>> begin Data segment
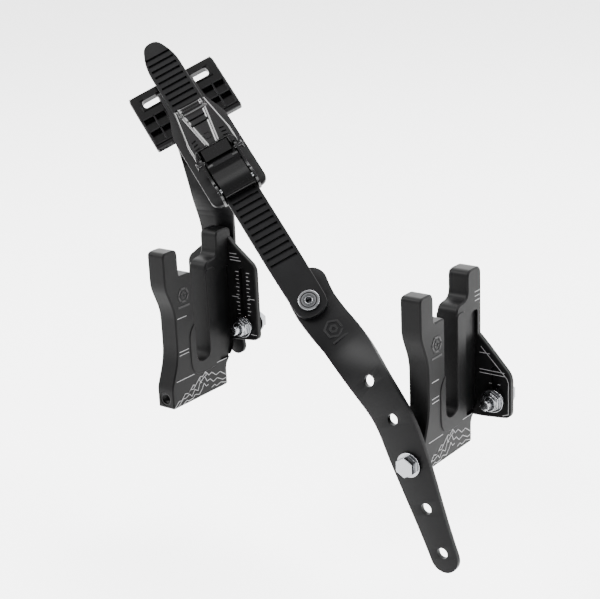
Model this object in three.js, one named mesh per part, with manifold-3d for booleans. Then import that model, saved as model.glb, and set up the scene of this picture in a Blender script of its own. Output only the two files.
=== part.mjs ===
// Snowboard carrier kit: two fork brackets and the ratchet strap that ties a board down into them.
// Millimetres, +Z up. X runs from the left bracket to the right one, along the board.
// Y runs from the open side of the rack to the vehicle panel that the flanges bolt to.

import * as THREE from 'three';
import { mergeVertices } from 'three/addons/utils/BufferGeometryUtils.js';
import Module from 'manifold-3d';

const wasm = await Module();
wasm.setup();

// ---------- driving dimensions ----------

const GAP = 0.3;                 // clearance left between neighbouring pieces
const BRACKET_SPACING = 177.5;   // left bracket to right bracket, along X
const BODY_THICK = 12.7;         // bracket body, half an inch
const BODY_DEPTH = 63.5;         // front of the foot to the back of the flange
const FRONT_PRONG_TOP = 99;
const REAR_PRONG_TOP = 101;
const NOTCH_FLOOR = 82;
const SHELF_TOP = 84;            // shoulder in front of the rear prong
const SLOT_FRONT = 24;           // board slot, front wall
const SLOT_WIDTH = 12.8;
const SLOT_BOTTOM = 23.3;
const RIM_RAISE = 0.5;           // raised band around the board slot
const RIM_WIDTH = 5.5;
const POCKET_DEPTH = 1.8;         // relief between the slot rim and the flange
const FLANGE_THICK = 4;
const FLANGE_HALF = 27;          // flange half width, the flange stands out on both sides
const FLANGE_SLOT_X = 17;
const FLANGE_SLOT_WIDTH = 6.8;
const GROOVE_SLOT_WIDTH = 5;
const FOOT_HOLE_Z = 6;           // threaded insert in the front of the foot
const BACK_HOLE_Z = 50;          // threaded insert in the back of the body
const INSERT_R = 4.2;
const INSERT_LENGTH = 9;
const INSERT_BORE_R = 3.15;      // clear of the M6 shank

const LEFT_FLANGE = { bottom: 30, shoulder: 78, top: 95, slotLow: 37.5, slotHigh: 40.5, grooveHigh: 74, boltZ: 38.5 };
const RIGHT_FLANGE = { bottom: 15, shoulder: 40, top: 62, slotLow: 23, slotHigh: 27, grooveHigh: 42, boltZ: 25 };

const BOLT_R = 2.9;              // M6
const BOLT_FLANGE_R = 7.1;
const HEX_R = 5.77;              // 10 mm across flats
const PANEL_GRIP = 5;            // room for the vehicle panel between flange and bolt head
const WASHER_R = 6.4;
const WASHER_THICK = 1.4;
const NUT_HEIGHT = 6;
const THREAD_STANDOUT = 4;       // bolt end beyond the lock nut

const STRAP_THICK = 2.6;
const EXTENSION_THICK = 3;
const EXTENSION_WIDTH = 25;
const EXTENSION_TIP_R = 8.5;
const EXTENSION_TOP_R = 9;
const HOLE_R = 3.25;
const HOLE_PITCH = 26;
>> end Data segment
Work required:
Reproduce the full listing exactly.

Solution for this exercise:
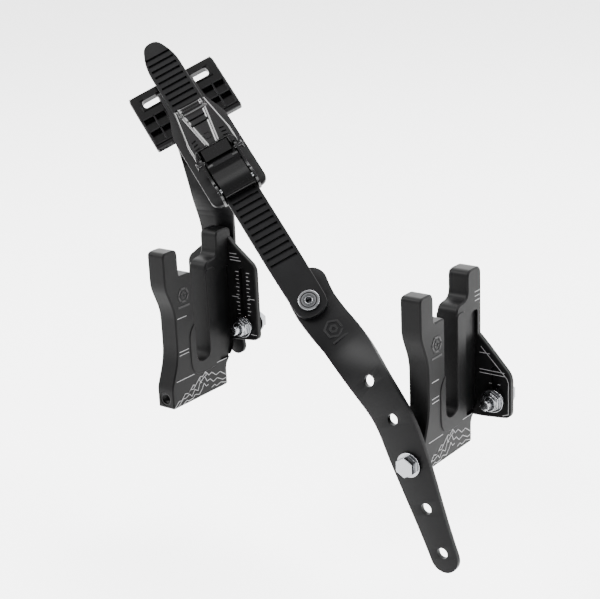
Model this object in three.js, one named mesh per part, with manifold-3d for booleans. Then import that model, saved as model.glb, and set up the scene of this picture in a Blender script of its own. Output only the two files.
=== part.mjs ===
// Snowboard carrier kit: two fork brackets and the ratchet strap that ties a board down into them.
// Millimetres, +Z up. X runs from the left bracket to the right one, along the board.
// Y runs from the open side of the rack to the vehicle panel that the flanges bolt to.

import * as THREE from 'three';
import { mergeVertices } from 'three/addons/utils/BufferGeometryUtils.js';
import Module from 'manifold-3d';

const wasm = await Module();
wasm.setup();

// ---------- driving dimensions ----------

const GAP = 0.3;                 // clearance left between neighbouring pieces
const BRACKET_SPACING = 177.5;   // left bracket to right bracket, along X
const BODY_THICK = 12.7;         // bracket body, half an inch
const BODY_DEPTH = 63.5;         // front of the foot to the back of the flange
const FRONT_PRONG_TOP = 99;
const REAR_PRONG_TOP = 101;
const NOTCH_FLOOR = 82;
const SHELF_TOP = 84;            // shoulder in front of the rear prong
const SLOT_FRONT = 24;           // board slot, front wall
const SLOT_WIDTH = 12.8;
const SLOT_BOTTOM = 23.3;
const RIM_RAISE = 0.5;           // raised band around the board slot
const RIM_WIDTH = 5.5;
const POCKET_DEPTH = 1.8;         // relief between the slot rim and the flange
const FLANGE_THICK = 4;
const FLANGE_HALF = 27;          // flange half width, the flange stands out on both sides
const FLANGE_SLOT_X = 17;
const FLANGE_SLOT_WIDTH = 6.8;
const GROOVE_SLOT_WIDTH = 5;
const FOOT_HOLE_Z = 6;           // threaded insert in the front of the foot
const BACK_HOLE_Z = 50;          // threaded insert in the back of the body
const INSERT_R = 4.2;
const INSERT_LENGTH = 9;
const INSERT_BORE_R = 3.15;      // clear of the M6 shank

const LEFT_FLANGE = { bottom: 30, shoulder: 78, top: 95, slotLow: 37.5, slotHigh: 40.5, grooveHigh: 74, boltZ: 38.5 };
const RIGHT_FLANGE = { bottom: 15, shoulder: 40, top: 62, slotLow: 23, slotHigh: 27, grooveHigh: 42, boltZ: 25 };

const BOLT_R = 2.9;              // M6
const BOLT_FLANGE_R = 7.1;
const HEX_R = 5.77;              // 10 mm across flats
const PANEL_GRIP = 5;            // room for the vehicle panel between flange and bolt head
const WASHER_R = 6.4;
const WASHER_THICK = 1.4;
const NUT_HEIGHT = 6;
const THREAD_STANDOUT = 4;       // bolt end beyond the lock nut

const STRAP_THICK = 2.6;
const EXTENSION_THICK = 3;
const EXTENSION_WIDTH = 25;
const EXTENSION_TIP_R = 8.5;
const EXTENSION_TOP_R = 9;
const HOLE_R = 3.25;
const HOLE_PITCH = 26;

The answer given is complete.